2 réflexions sur « Le problème quand on parle de l’apartheid israélien »

  1. Merci
    Jakez de la 4 ACG,
    je suis bien d’accord, c’est d’une évidence qui devrait crever les yeux de celles et ceux qui ne veulent pas voir

  2. Lorsqu’un peuple ou une population dans un processus colonial devient inutile, le but final du peuplement colonial n’est pas de constituer une ségrégation, un apartheid à moins qu’il n’ait pas une autre solution. Son objectif final sera de s’en débarrasser. Un tel objectif, si les circonstances s’y prêtent, est consciemment ou non génocidaire .

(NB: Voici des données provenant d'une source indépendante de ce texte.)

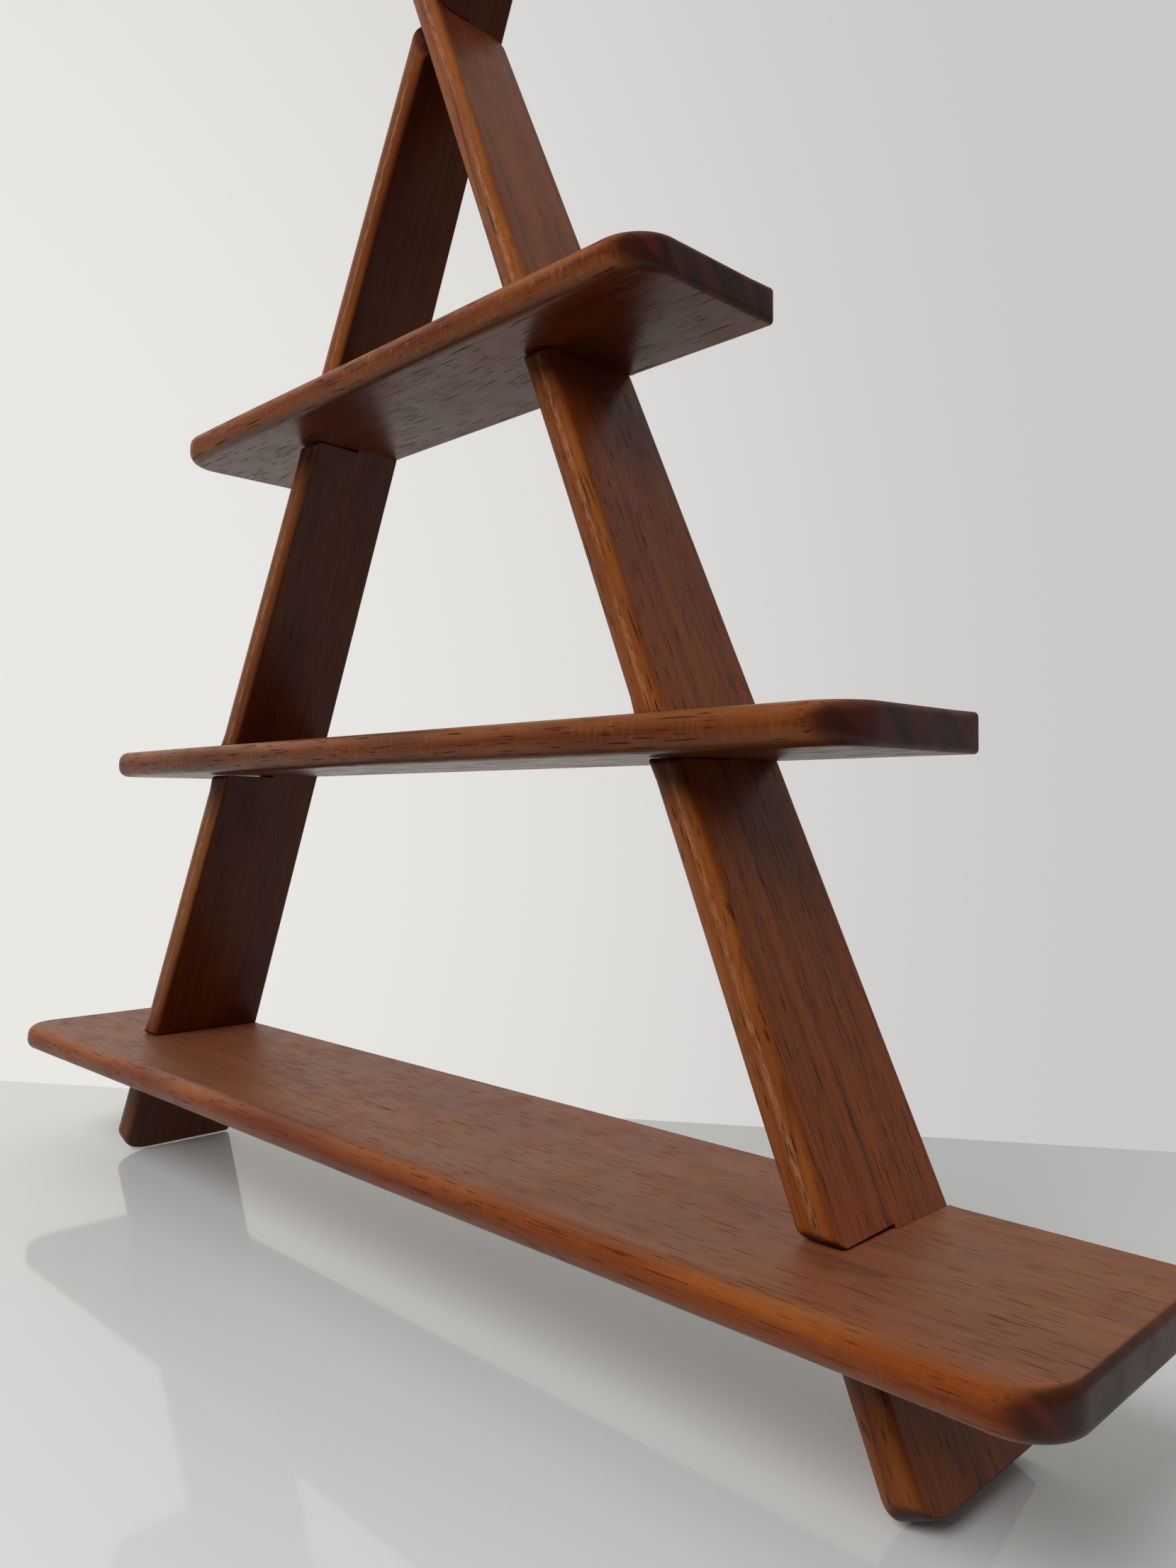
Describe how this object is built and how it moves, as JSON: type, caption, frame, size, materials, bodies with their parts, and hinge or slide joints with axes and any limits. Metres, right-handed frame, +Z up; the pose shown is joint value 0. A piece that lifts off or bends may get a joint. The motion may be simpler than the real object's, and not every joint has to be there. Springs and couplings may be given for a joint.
{
  "type": "a-frame display shelf",
  "caption": "Small wooden A-frame display shelf: two leaning legs cross at the top and carry shelf boards in slot-together cross-halving joints.",
  "frame": {"origin": "on the floor, half way along the bottom shelf and half way through its depth", "axes": "+X runs along the shelves to the right as seen from the front, +Y runs to the back plane where all the boards are flush, +Z is up"},
  "size_m": [0.6, 0.099, 0.5914],
  "materials": {
    "right_leg_wood": "oiled satin teak",
    "left_leg_wood": "oiled satin teak",
    "bottom_shelf_wood": "oiled satin teak",
    "middle_shelf_wood": "oiled satin teak",
    "top_shelf_wood": "oiled satin teak"
  },
  "bodies": {
    "right_leg": {"right_leg": "right_leg_wood"},
    "left_leg": {"left_leg": "left_leg_wood"},
    "bottom_shelf": {"bottom_shelf": "bottom_shelf_wood"},
    "middle_shelf": {"middle_shelf": "middle_shelf_wood"},
    "top_shelf": {"top_shelf": "top_shelf_wood"}
  },
  "joints": [
    {"name": "bottom_shelf_slide", "type": "slide", "parent": "right_leg", "child": "bottom_shelf", "axis": [0, -1, 0], "range_m": [0, 0.08]},
    {"name": "middle_shelf_slide", "type": "slide", "parent": "right_leg", "child": "middle_shelf", "axis": [0, -1, 0], "range_m": [0, 0.07]},
    {"name": "top_shelf_slide", "type": "slide", "parent": "right_leg", "child": "top_shelf", "axis": [0, -1, 0], "range_m": [0, 0.06]},
    {"name": "left_leg_slide", "type": "slide", "parent": "right_leg", "child": "left_leg", "axis": [0, 1, 0], "range_m": [0, 0.08]}
  ]
}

    Le but du sionisme étant de créer un Etat juif majoritaire et homogène, son objectif ultime a toujours été de remplacer la population palestinienne par une population juive. En 1895, Theodor Herzl, dans son Journal, en avait déjà caressé l’idée : « Nous devons exproprier en douceur les propriétés privées et les domaines qui nous ont été attribués, écrivait-il. Nous devons essayer d’attirer la population démunie au-delà des frontières en lui procurant du travail dans les pays de transit et en empêchant qu’elle puisse en trouver chez nous. […] Le processus d’expropriation et le déplacement des pauvres doivent, tous deux, être accomplis avec discrétion et circonspection.  »

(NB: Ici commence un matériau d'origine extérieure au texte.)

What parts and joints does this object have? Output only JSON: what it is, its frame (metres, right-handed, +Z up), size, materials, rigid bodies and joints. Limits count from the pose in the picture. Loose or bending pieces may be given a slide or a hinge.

    Après la spoliation des terres qui a privé de travail des milliers de fellahin, après le « travail hébreu » réservé aux Juifs, après des « guerres contre le terrorisme » qui ont tué des centaines de combattants et de civils, en particulier durant la guerre de libération nationale (1936-39), et surtout après la Nakba qui a vidé la Palestine de plusieurs centaines de milliers de ses habitants qui, sur les territoires conquis été remplacés par des colons juifs, la politique sioniste de spoliation, d’expulsion et de remplacement avait déjà réalisé plus de la moitié de ses objectifs. Et cette politique s’est poursuivie avec Israël et ses nouvelles guerres et, comme tout le monde, sans oser en parler, en est témoin, elle continue encore aujourd’hui.

    Je ne peux pas donner les références de tous les leaders sionistes puis israéliens qui, après Herzl et jusqu’à aujourd’hui, ont préconisé des politiques de transferts et de remplacement car je termine un manuscrit sur le sujet.